- [DATA EXCERPT]:

※ ※ ※

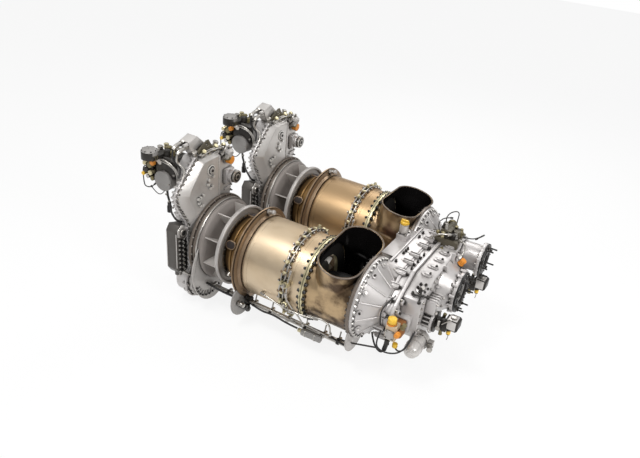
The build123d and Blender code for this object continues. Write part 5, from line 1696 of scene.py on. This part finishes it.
def torque_valve():
    """Tan torque valve with its coloured caps, and its leads."""
    low, high = span("torque_sensor")
    x, y = (low.x + high.x) / 2, low.y + 0.016
    top = -0.008
    yield box((low.x + 0.002, low.y + 0.018, -0.0855), (low.x + 0.054, low.y + 0.068, -0.008),
        "tan", 0.004)
    yield box((low.x + 0.004, low.y + 0.066, -0.082), (high.x - 0.01, high.y - 0.034, -0.014),
        "amber", 0.005)
    yield box((low.x, high.y - 0.036, -0.086), (high.x, high.y, -0.008), "casting", 0.004)
    yield rod((low.x + 0.06, low.y + 0.03, -0.048), (low.x + 0.06, low.y + 0.07, -0.048), 0.018,
        "amber", 24, width=0.003)
    yield rod_z(x - 0.016, y + 0.024, top + 0.004, top + 0.03, 0.02, "yellow", 20, width=0.003)
    yield rod_z(x - 0.016, y + 0.024, top - 0.002, top + 0.006, 0.023, "orange", 24)
    yield rod((x + 0.03, y - 0.004, top - 0.014), (x + 0.03, y - 0.03, top - 0.014), 0.012,
        "orange", 18, width=0.002)
    yield rod_z(x + 0.014, y + 0.026, top - 0.098, top - 0.118, 0.0125, "yellow", 14, width=0.002)
    yield box((low.x + 0.006, y - 0.0035, -0.078), (low.x + 0.046, y + 0.002, -0.03), "lip", 0.002)
    yield bolts([(low.x + dx, y - 0.003, zz) for dx in (0.01, 0.042) for zz in (-0.072, -0.036)],
        (0, -1, 0), "steel", 0.0042, 0.005)
    yield from fitting((x + 0.034, y + 0.02, top - 0.002), (0.4, 0, 1), 0.01, "olive", 0.028)
    yield from fitting((x - 0.02, y + 0.01, top - 0.078), (0, 0, -1), 0.011, "dark", 0.03)
    yield rod((x - 0.02, y + 0.01, top - 0.1), (x - 0.026, y + 0.006, top - 0.142), 0.0105,
        "black", 18, width=0.002)
    yield tube(placed((x, y, top), (-0.026, 0.006, -0.138), (-0.03, 0, -0.156),
        (-0.06, 0.01, -0.16), (-0.092, 0.03, -0.14), (-0.112, 0.05, -0.11)), 0.0042, "hose")
    yield tube(placed((x, y, top), (0.014, 0.026, -0.114), (0.026, 0.02, -0.132),
        (0.06, 0.01, -0.108), (0.078, 0.02, -0.06), (0.082, 0.06, -0.02)), 0.0036, "hose")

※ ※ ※

- [SET TASK]: State how many lines of the material contain the string "from", with no other words.

- [FINAL ANSWER]: 3